**EXERCISE REQUIREMENTS**
Quote the lines that run from the line containing "What FreeCAD Python" down to the line containing "rope, in millimetres.". Include both of those lines, reproduce each exactly, and omit everything else.

Entries taken from a collection
__________

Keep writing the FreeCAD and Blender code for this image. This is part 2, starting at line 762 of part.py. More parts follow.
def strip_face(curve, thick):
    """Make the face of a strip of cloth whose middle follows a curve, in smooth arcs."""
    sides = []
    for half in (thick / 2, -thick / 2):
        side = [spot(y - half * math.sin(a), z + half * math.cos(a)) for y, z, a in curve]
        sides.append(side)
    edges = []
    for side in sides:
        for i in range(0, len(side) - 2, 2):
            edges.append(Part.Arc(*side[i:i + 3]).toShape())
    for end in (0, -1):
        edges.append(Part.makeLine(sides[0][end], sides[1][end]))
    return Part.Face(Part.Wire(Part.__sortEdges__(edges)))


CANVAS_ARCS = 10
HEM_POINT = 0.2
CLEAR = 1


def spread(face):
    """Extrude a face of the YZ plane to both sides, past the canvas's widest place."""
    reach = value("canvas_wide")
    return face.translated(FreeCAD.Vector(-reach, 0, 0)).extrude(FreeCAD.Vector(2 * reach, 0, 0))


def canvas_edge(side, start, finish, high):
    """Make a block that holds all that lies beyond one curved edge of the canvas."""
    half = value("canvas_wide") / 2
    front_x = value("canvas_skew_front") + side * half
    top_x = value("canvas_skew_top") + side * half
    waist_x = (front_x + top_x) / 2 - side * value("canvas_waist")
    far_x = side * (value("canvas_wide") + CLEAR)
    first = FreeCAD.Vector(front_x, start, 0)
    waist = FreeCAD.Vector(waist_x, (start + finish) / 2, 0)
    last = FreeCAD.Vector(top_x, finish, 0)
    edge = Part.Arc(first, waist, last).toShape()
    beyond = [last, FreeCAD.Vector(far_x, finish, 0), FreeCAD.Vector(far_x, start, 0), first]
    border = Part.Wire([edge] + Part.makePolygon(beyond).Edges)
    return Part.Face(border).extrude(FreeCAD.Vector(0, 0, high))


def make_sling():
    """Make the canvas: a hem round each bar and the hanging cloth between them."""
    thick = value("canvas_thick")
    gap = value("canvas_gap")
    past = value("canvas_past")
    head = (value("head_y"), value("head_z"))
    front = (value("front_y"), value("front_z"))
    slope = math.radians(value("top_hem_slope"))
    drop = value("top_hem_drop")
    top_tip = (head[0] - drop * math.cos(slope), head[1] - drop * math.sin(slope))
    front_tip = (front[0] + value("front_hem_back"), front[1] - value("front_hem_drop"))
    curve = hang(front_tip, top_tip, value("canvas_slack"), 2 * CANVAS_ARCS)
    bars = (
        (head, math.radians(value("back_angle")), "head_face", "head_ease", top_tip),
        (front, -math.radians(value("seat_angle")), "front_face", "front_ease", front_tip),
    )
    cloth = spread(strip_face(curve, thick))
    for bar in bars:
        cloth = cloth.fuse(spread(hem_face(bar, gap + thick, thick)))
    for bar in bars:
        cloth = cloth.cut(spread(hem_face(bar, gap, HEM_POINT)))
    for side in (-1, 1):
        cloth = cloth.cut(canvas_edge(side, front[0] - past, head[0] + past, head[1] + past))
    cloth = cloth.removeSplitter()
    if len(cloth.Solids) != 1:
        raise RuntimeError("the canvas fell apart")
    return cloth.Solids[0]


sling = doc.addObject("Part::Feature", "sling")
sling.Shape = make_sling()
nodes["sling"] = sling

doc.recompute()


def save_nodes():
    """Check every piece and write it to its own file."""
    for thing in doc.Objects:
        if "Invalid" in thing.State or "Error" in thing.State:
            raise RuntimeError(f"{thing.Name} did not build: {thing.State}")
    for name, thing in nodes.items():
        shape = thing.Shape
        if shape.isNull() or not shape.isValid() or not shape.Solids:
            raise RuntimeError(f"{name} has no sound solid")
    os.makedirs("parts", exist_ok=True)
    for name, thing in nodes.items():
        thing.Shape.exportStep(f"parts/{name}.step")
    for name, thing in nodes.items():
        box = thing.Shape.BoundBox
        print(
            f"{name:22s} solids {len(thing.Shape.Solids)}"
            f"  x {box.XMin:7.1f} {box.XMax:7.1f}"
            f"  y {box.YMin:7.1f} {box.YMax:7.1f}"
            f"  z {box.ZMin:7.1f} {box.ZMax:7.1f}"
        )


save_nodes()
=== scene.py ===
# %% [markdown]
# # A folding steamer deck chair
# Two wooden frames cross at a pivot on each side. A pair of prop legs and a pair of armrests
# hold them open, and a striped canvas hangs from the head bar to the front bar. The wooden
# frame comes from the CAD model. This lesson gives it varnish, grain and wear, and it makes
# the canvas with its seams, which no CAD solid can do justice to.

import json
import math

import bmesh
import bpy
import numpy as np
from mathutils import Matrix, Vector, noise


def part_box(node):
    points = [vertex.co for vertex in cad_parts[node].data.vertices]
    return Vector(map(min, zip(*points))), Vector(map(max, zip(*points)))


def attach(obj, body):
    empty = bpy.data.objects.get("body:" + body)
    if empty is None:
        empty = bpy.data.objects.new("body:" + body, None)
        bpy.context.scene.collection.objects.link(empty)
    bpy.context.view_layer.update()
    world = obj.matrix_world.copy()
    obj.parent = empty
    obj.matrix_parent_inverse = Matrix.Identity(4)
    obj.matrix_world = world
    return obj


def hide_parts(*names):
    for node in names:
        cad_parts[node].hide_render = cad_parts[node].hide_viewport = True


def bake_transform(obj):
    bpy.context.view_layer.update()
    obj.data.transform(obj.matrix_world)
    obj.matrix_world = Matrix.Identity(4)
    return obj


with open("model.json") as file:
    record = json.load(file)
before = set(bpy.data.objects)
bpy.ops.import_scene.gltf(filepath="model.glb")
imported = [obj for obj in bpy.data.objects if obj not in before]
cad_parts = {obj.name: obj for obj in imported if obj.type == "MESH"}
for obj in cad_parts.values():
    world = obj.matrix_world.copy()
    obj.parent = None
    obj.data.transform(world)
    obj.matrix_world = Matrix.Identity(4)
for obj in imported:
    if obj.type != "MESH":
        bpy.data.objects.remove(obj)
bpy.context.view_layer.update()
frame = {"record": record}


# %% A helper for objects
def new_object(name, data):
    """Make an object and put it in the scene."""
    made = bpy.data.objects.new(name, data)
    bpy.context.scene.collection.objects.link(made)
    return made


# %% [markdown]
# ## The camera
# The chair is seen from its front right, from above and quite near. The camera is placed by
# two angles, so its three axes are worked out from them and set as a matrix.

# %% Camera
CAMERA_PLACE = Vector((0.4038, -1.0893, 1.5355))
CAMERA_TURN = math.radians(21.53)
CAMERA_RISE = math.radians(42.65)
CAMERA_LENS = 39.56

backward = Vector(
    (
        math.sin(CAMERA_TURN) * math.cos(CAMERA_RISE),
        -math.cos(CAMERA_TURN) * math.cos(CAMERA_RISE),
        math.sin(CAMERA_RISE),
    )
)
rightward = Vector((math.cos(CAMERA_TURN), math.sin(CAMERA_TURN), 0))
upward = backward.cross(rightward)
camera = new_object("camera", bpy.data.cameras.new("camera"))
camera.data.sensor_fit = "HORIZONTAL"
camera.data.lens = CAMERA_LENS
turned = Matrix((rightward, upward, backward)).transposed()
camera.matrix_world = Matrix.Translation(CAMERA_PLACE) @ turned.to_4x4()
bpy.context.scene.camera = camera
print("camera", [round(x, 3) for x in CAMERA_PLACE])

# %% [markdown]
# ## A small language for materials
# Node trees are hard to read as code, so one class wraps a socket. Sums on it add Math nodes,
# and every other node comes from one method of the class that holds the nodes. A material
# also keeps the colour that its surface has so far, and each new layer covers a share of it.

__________

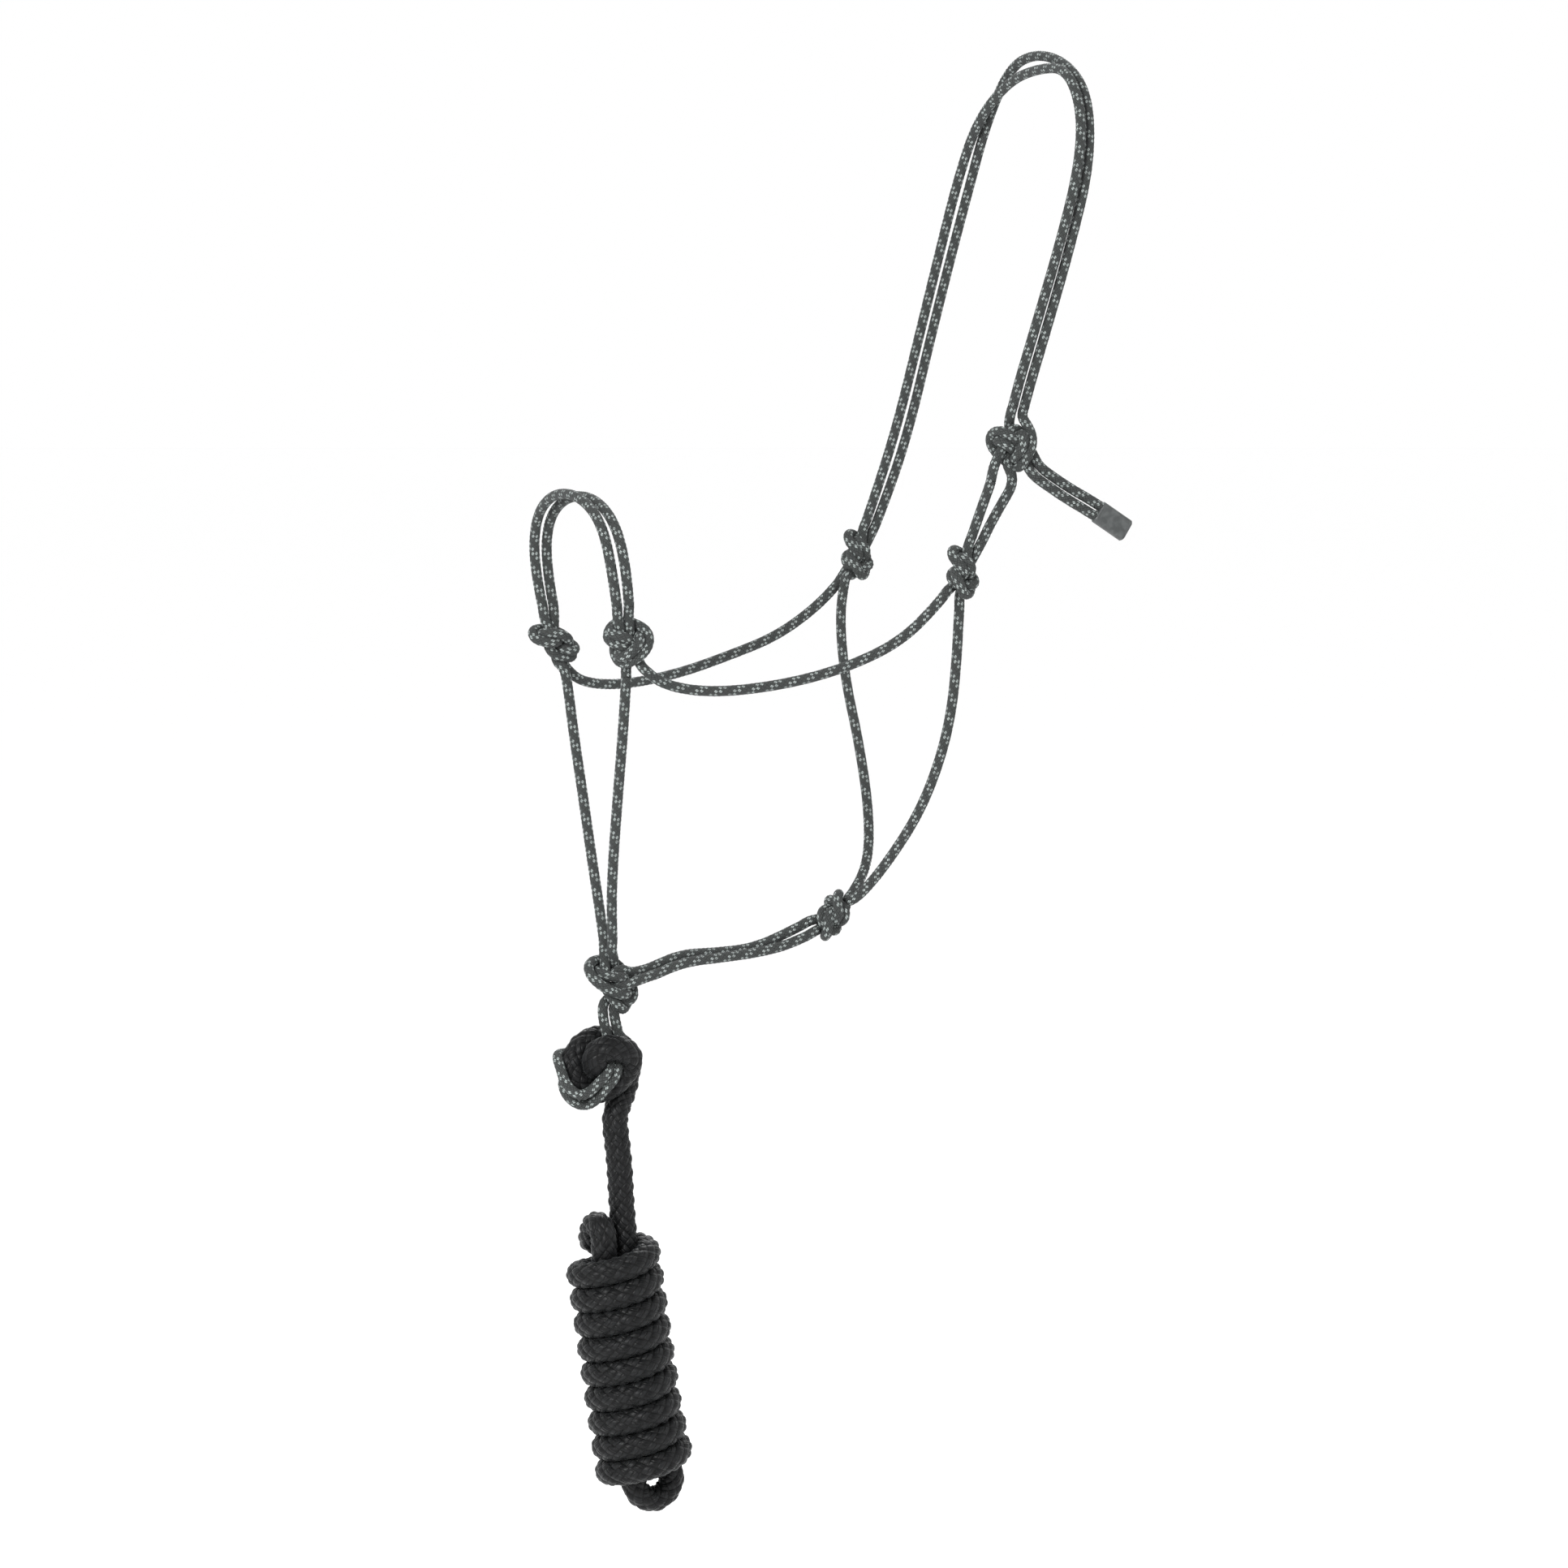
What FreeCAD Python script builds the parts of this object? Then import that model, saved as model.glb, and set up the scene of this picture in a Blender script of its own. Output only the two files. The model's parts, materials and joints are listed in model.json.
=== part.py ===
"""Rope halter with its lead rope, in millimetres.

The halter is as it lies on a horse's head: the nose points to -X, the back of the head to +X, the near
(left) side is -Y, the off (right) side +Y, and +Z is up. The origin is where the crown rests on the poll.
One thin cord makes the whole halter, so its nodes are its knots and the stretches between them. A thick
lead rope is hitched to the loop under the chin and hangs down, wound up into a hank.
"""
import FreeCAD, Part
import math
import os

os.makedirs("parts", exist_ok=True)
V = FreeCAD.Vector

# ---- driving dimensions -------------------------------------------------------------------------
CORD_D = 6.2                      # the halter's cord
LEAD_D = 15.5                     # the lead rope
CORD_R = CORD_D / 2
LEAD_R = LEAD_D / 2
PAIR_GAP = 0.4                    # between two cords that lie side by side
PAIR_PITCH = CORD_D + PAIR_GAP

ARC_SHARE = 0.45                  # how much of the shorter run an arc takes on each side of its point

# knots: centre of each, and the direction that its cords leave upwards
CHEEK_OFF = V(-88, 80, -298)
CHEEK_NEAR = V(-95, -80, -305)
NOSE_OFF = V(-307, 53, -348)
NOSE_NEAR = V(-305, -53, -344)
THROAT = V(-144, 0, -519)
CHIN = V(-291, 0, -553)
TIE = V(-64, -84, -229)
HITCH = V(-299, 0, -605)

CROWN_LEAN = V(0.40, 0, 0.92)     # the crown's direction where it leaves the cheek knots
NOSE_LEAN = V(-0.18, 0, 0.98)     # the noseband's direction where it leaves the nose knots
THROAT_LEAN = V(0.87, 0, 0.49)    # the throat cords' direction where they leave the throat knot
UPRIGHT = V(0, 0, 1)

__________

**OUTPUT**
What FreeCAD Python script builds the parts of this object? Then import that model, saved as model.glb, and set up the scene of this picture in a Blender script of its own. Output only the two files. The model's parts, materials and joints are listed in model.json.
=== part.py ===
"""Rope halter with its lead rope, in millimetres.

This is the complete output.